I have been married a long time, 27 years. Over those years I really have tried not to lie to my husband. Now sometimes I might omit some details, some trivial points. But I do not lie.
As I was baking these cookies, I tasted the batter and I began to think about how I could even get him to try these.
Actually I was worried before the cookie even began. When I went to choose the olives. I wanted to make sure that I was getting the olive oil cured olives. I asked the man behind the counter. I didn't have the heart to tell him that I was putting these olives in a recipe with a cup of confectioners sugar. "Excuse me sir could you tell me which of these olives you would pair with sugar" never came out of my mouth.
When I went home, I cut the recipe in half. We like savory, we tolerate some sweet. But both, in the same mouthful. Maybe in nuts.
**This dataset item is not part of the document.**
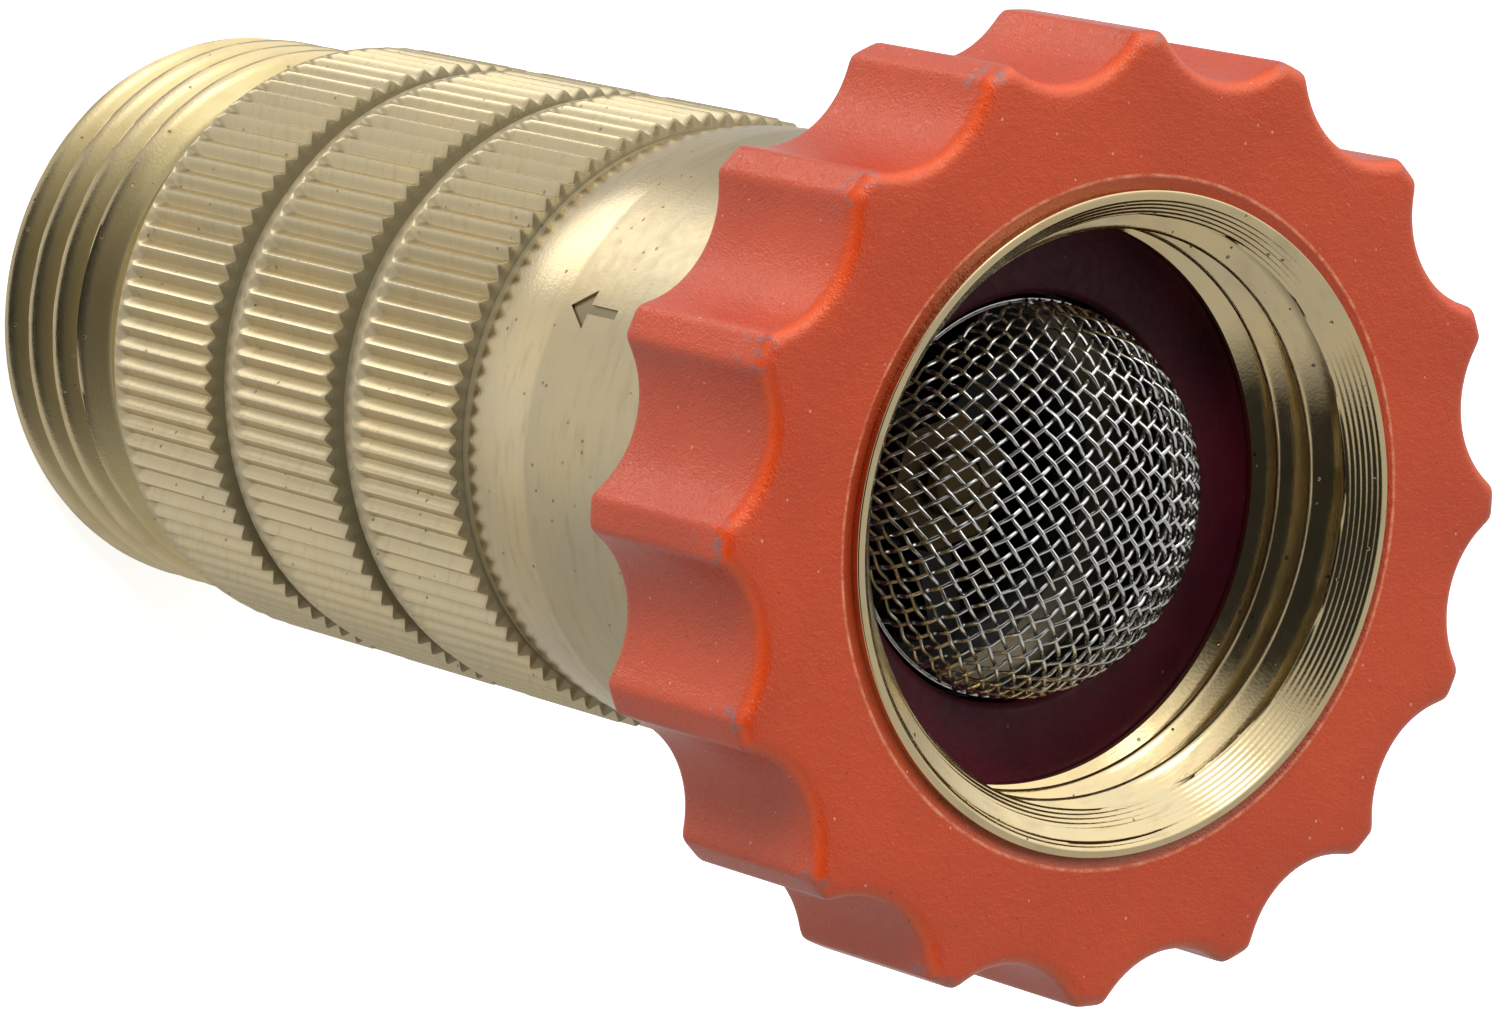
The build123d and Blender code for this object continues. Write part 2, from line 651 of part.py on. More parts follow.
# ---- washer and screen --------------------------------------------------------------
def inlet_washer():
    top = WASHER_BOTTOM_Z + WASHER_THICK
    recess_top = WASHER_BOTTOM_Z + SCREEN_THICK + 0.04
    edge = 0.35
    return turned([
        (SCREEN_FLANGE_R + 0.1, WASHER_BOTTOM_Z),
        (WASHER_R - edge, WASHER_BOTTOM_Z),
        (WASHER_R, WASHER_BOTTOM_Z + edge),
        (WASHER_R, top - edge),
        (WASHER_R - edge, top),
        (WASHER_BORE_R + edge, top),
        (WASHER_BORE_R, top - edge),
        (WASHER_BORE_R, recess_top),
        (SCREEN_FLANGE_R + 0.1, recess_top),
    ])


def inlet_screen():
    """Domed strainer with a flat flange; the weave is thinner than its solid shell."""
    inner_r = SCREEN_DOME_R - SCREEN_THICK
    bottom = WASHER_BOTTOM_Z + 0.02
    shell = Ellipse(SCREEN_DOME_R, SCREEN_DOME_HEIGHT)
    shell -= Ellipse(inner_r, SCREEN_DOME_HEIGHT - SCREEN_THICK)
    quadrant = Pos(SCREEN_DOME_R, SCREEN_DOME_R) * Rectangle(2 * SCREEN_DOME_R, 2 * SCREEN_DOME_R)
    section = Plane.XZ * Pos(0, SCREEN_RISE_START_Z) * (shell & quadrant)
    screen = revolve(section, Axis.Z)
    screen += ring(inner_r, SCREEN_DOME_R, bottom, SCREEN_RISE_START_Z)
    return screen + ring(inner_r, SCREEN_FLANGE_R, bottom, bottom + SCREEN_THICK)


NODES = {
    "outlet_body": outlet_body,
    "inlet_body": inlet_body,
    "body_o_ring": body_o_ring,
    "stem_o_ring": stem_o_ring,
    "gland_retainer": gland_retainer,
    "piston_head": piston_head,
    "piston_stem": piston_stem,
    "piston_o_ring": piston_o_ring,
    "piston_guide_ring": piston_guide_ring,
    "main_spring": main_spring,
    "preload_shim": preload_shim,
    "spring_seat_washer": spring_seat_washer,
    "seat_spider": seat_spider,
    "seat_holder": seat_holder,
    "seat_disc": seat_disc,
    "seat_nut": seat_nut,
    "spider_clip": spider_clip,
    "nut_insert": nut_insert,
    "nut_grip": nut_grip,
    "nut_retaining_ring": nut_retaining_ring,
    "inlet_washer": inlet_washer,
    "inlet_screen": inlet_screen,
}

os.makedirs("parts", exist_ok=True)
for node, build in NODES.items():
    save(node, build())
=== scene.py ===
import math

import bpy
import numpy as np
from mathutils import Matrix, Vector


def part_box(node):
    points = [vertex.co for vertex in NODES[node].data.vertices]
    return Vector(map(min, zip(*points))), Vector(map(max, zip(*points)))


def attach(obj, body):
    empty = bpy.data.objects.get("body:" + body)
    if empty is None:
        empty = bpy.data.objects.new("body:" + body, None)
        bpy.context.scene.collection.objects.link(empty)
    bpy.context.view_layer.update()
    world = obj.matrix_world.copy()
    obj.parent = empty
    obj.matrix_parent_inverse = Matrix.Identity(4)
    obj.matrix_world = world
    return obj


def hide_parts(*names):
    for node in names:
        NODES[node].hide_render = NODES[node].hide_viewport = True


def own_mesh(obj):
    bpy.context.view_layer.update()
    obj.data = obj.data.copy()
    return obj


# Looks for the in-line water pressure regulator.  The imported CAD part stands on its
# outlet with +Z along the flow axis.  Lengths below are millimetres; MM makes metres.

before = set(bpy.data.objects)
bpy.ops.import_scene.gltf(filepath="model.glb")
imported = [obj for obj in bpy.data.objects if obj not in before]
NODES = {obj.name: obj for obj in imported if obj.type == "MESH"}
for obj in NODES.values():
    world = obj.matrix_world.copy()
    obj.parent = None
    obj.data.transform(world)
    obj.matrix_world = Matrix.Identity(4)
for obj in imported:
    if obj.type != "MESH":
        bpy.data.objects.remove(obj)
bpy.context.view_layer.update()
MM = 0.001


def level(node, top):
    """The lowest or highest z of a CAD node, in millimetres."""
    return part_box(node)[1 if top else 0].z / MM


# ---- dimensions ---------------------------------------------------------------------
OUTLET_TOP = level("outlet_body", True)
RIM_TOP = level("nut_insert", True)
NUT_BACK = level("nut_insert", False)
GRIP_BACK = level("nut_grip", False)
GRIP_FRONT = level("nut_grip", True)
WASHER_BACK = level("inlet_washer", False)
WASHER_FRONT = level("inlet_washer", True)
SCREEN_TOP = level("inlet_screen", True)
SCREEN_BACK = level("inlet_screen", False)

PITCH = 25.4 / 11.5          # 3/4-11.5NH hose thread
THREAD_SLOPE = math.tan(math.radians(30))
CREST_FLAT = PITCH / 8
THREAD_STEP = 0.085          # height between two rings of a thread's mesh
MALE_ROUNDING = 0.16         # softness of the crests and roots
FEMALE_ROUNDING = 0.09
MALE_CREST_R = 13.4
MALE_ROOT_R = 12.05
MALE_END = 8.6
MALE_PHASE = 38.7            # degrees
FEMALE_CREST_R = 12.3
FEMALE_ROOT_R = 13.65
FEMALE_PHASE = 130.0
FEMALE_START = WASHER_FRONT + 0.05
FEMALE_LEAD = 0.47 * PITCH    # plain land at the thread's inner end
TOOL_MARK_PITCH = 0.17       # turning lines on the lead-in cone

RIBS = 92
RIB_PHASE = 1.45
RIB_CREST_R = 14.08
RIB_VALLEY_R = 13.68
RIB_SAMPLES = 10
RIB_RUN_IN = ((0.0, 0.0), (0.22, 0.1), (0.55, 0.26), (0.85, 0.46), (1.0, 0.72))  # share, height
LAND = 0.85                  # smooth bevel ahead of each band's ribs
FIRST_LAND = 0.25
BANDS = 3
BAND_PITCH = 10.08
GROOVE = 1.38
FIRST_BAND = 12.35
BAND_EDGE_R = 13.8
BAND_LAND_R = 14.0
COLLAR_END = 46.4            # the convex collar meets the plain barrel here
BARREL_R = 13.95
GROOVE_R = 13.0
NECK_R = 12.0

OUTLET_BORE_R = 9.6
CHAMBER_R = 11.0
CHAMBER_START = 13.0
JOINT_R = 12.0
JOINT_LEDGE = 33.0
VENT_R = 0.6                 # hole into the spring's chamber, on the +Y side

RIM_R = 14.24
MOUTH_R = 13.89
NUT_BODY_R = 15.2
KEY_APOTHEM = 14.95
KEY_FLATS = 12
KEY_GAP = 0.02               # the flats' corners stay inside the round body by this
KEY_START = GRIP_BACK + 0.6
NECK_LENGTH = 1.4
RELIEF_R = 12.8
BACK_BORE_R = 11.08
RING_R = 11.69
RING_HALF = 0.53
RING_Z = NUT_BACK + 1.45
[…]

I got out the ingredients.
I made the cookies. I didn't like the batter but I thought maybe the flavor would change after baking. When they came out of the oven, I tried another one. My last. I put them on a tray and my husband said "is this a savory cookie" and I pretended that I didn't hear because he would expect full disclosure. Normally I've got his back. But I wanted to see if maybe he'd like them without my input.
He tried one. He hated it. He asked me if it was an April fools joke.
I know that some people already have made and enjoyed this Friday's French Fridays with Dorie . It is amazing how we all have different food preferences.